On June 12, it is likely that junior Democrats in the House will join the majority of Republicans in supporting HR 1256, or the “Swaps Jurisdiction Certainty Act.” The bill would be more aptly titled: “The AIG Bailout Certainty Act,” so we hope that some members decide to vote differently.
This bill allows American banks to escape important public protections built into the Dodd-Frank Wall Street Reform Act, by booking their high-risk swap transactions abroad. Proponents claim the bill helps Wall Street’s competitiveness in the global arena, but in truth, the bill exposes American taxpayers to high-risk gambles and actually exports jobs.
If these offshore swaps deals blow up, as did AIG’s London book of CDS (credit default swaps) in 2008, American (not British) taxpayers will foot the bill. And because British taxpayers won’t be on the hook, , British supervisors will not have the same supervisory incentive to avoid reckless risks.
Proponents of HR 1256 argue that American banks must remain “competitive” and shouldn’t be burdened with tougher rules than their foreign rivals. This is deceit of chutzpah dimension. HR 1256 will encourage U.S.-headquartered banks to employ highly paid traders in foreign jurisdictions with lax oversight, not American traders working in the U.S. These traders will pay personal income tax not to Uncle Sam, but to those foreign jurisdictions.

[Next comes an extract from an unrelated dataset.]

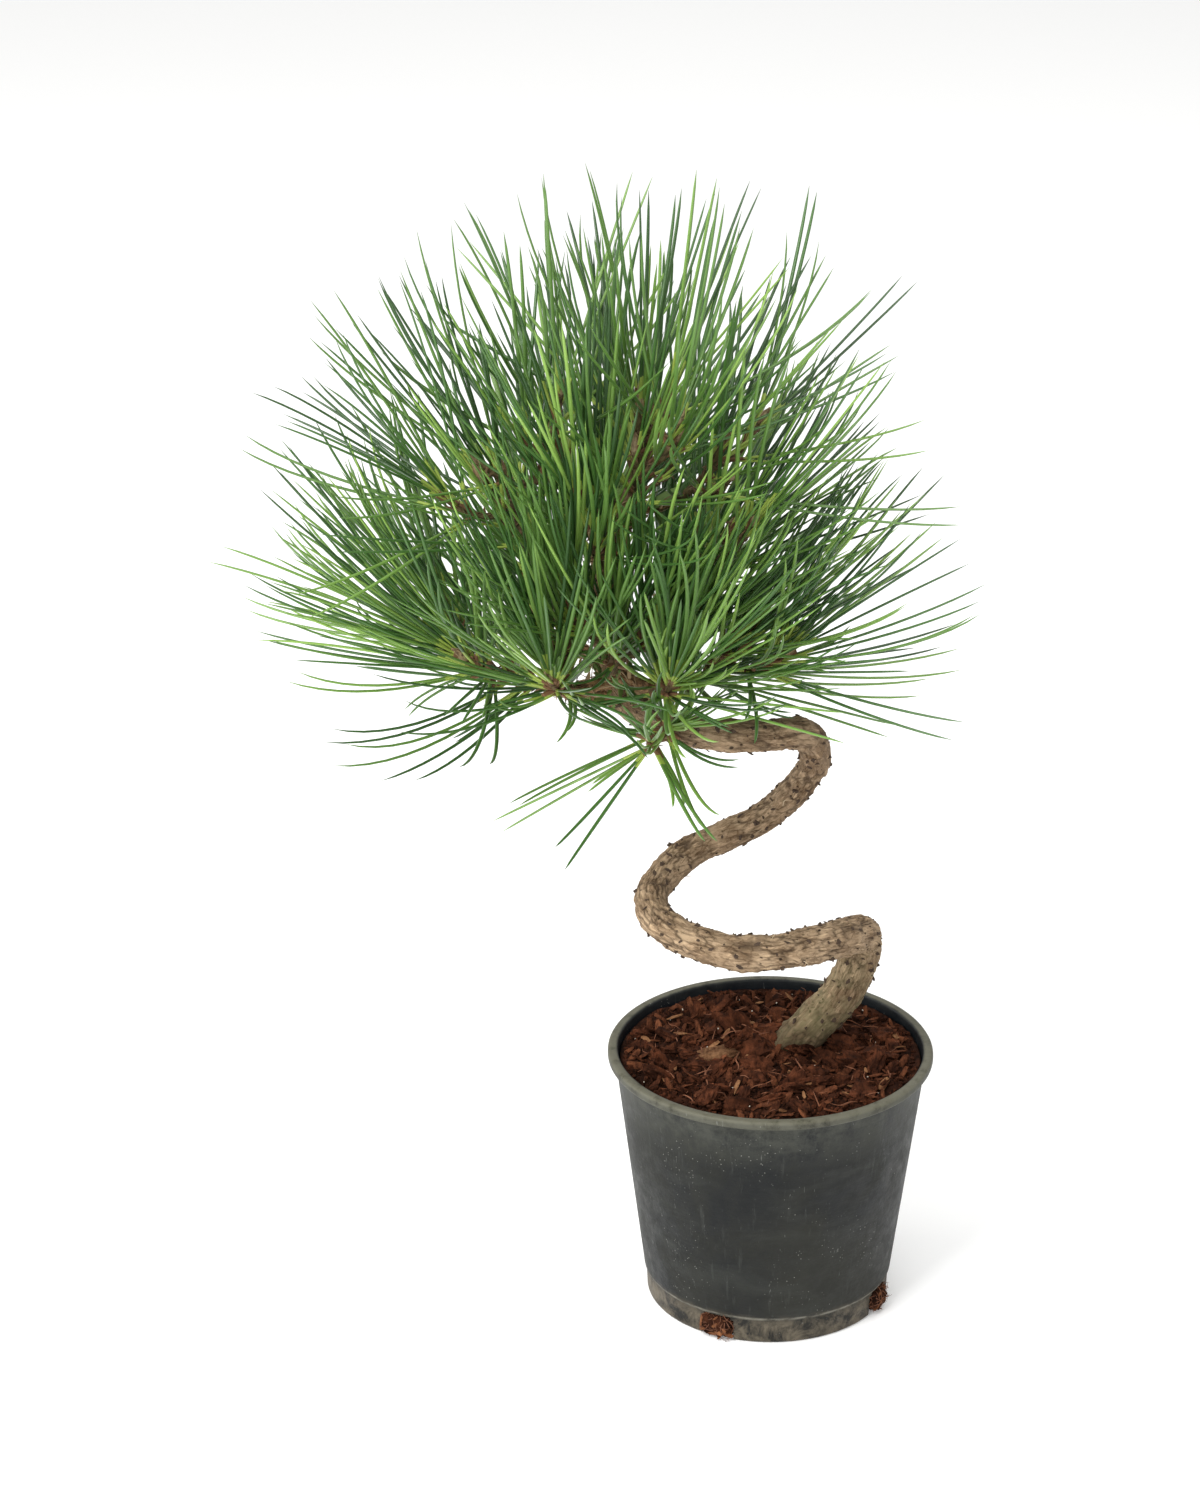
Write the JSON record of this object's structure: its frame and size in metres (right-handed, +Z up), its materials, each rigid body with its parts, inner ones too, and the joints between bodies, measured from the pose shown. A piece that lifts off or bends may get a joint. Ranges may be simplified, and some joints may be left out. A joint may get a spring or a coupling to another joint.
{
  "type": "potted japanese black pine",
  "caption": "Young Japanese black pine bonsai with a corkscrew trunk and a leaning needle crown, in a round black plastic nursery pot filled with peat.",
  "frame": {"origin": "centre of the pot's flat underside, where it stands", "axes": "+Z up along the pot's axis; seen from the front, looking along +Y, the crown leans left, towards -X"},
  "size_m": [0.27, 0.2331, 0.4408],
  "materials": {
    "pot_plastic": "charcoal moulded plastic, weathered and dusty",
    "peat": "dark brown fibrous peat with bark chips",
    "bark": "tan flaky bark with brown fissures",
    "bough_bark": "thin scaly brown bark",
    "needles": "fresh green pine needles"
  },
  "bodies": {
    "root": {"bough_low_back_left": "bough_bark", "bough_low_back_right": "bough_bark", "bough_low_front": "bough_bark", "bough_low_front_left": "bough_bark", "bough_low_front_right": "bough_bark", "bough_low_left": "bough_bark", "bough_low_right": "bough_bark", "bough_mid_back": "bough_bark", "bough_mid_front": "bough_bark", "bough_mid_left": "bough_bark", "bough_mid_right": "bough_bark", "bough_top_back": "bough_bark", "bough_top_front": "bough_bark", "bough_top_left": "bough_bark", "bough_top_right": "bough_bark", "needles_low_back_left": "needles", "needles_low_back_right": "needles", "needles_low_front": "needles", "needles_low_front_left": "needles", "needles_low_front_right": "needles", "needles_low_left": "needles", "needles_low_right": "needles", "needles_low_tuft": "needles", "needles_mid_back": "needles", "needles_mid_front": "needles", "needles_mid_left": "needles", "needles_mid_right": "needles", "needles_top_back": "needles", "needles_top_front": "needles", "needles_top_left": "needles", "needles_top_right": "needles", "needles_top_tip": "needles", "peat": "peat", "peat_plug_1": "peat", "peat_plug_2": "peat", "peat_plug_3": "peat", "peat_plug_4": "peat", "pot": "pot_plastic", "trunk_back_turn": "bark", "trunk_foot": "bark", "trunk_front_turn": "bark", "trunk_leader": "bark", "trunk_right_rise": "bark", "trunk_top_turn": "bark"}
  },
  "joints": []
}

- Wall Street banks are not patriots with exclusive allegiance to the stars and stripes. JPMorgan employs 18,000 local bankers in more than 80 countries. Total employment at regional U.S. bank PNC, by comparison, is 20,000. Of Goldman Sachs 32,000 employees, more than half are foreign nationals working abroad, with 5,300 in London’s Canary Wharf alone. Goldman Sachs describes itself as a “a leading global investment bank.” Citi operates in 140 countries.
- US bank shareholders are not all Americans, so Wall Street bank profits aren’t exclusively paid to Americans. Saudi Prince Alwaleed bin Talal is one of Citi’s largest shareholders. (Conversely, some of the largest holders of the UK’s HSBC are American institutional investors.)
- U.S. banks operating in a foreign country pay taxes in that country. Goldman Sachs paid $465 million in payroll taxes in the UK last year. Some banks attempt to record U.S. profits to convenient oversees tax havens.
It might be desirable to help U.S. factories employing U.S. workers remain “competitive” in the manufacture of cars for domestic and export sale. But subsidizing U.S.-headquartered banks with taxpayer-backed federal deposit insurance (FDIC) funding so that their London employees can gamble in Canary Wharf CDS index parlors cannot be justified.
Proponents call the bill the “Swaps Jurisdiction Certainty Act”, implying that traders simply want to know the rules. However, the CFTC has promulgated nearly all the necessary rules, and provides that “certainty” already.
Technically, the bill would allow U.S. regulators to de-certify a specific nation from overseeing U.S. banks operating there. However, that is only allowed following a joint finding and vote by the Securities and Exchange Commission and Commodity Futures Trading Commission that the nation’s rules are not “broadly comparable.” Given that Wall Street has already blocked regulations in court on technical definitions, “broadly comparable” represents a standard that nearly any set of rules might meet. Politically, de-certifying a nation will be difficult, and is an empty threat.
CFTC Chair Gensler has said the results of such a bill “blows a hole” in Wall Street reform; we agree.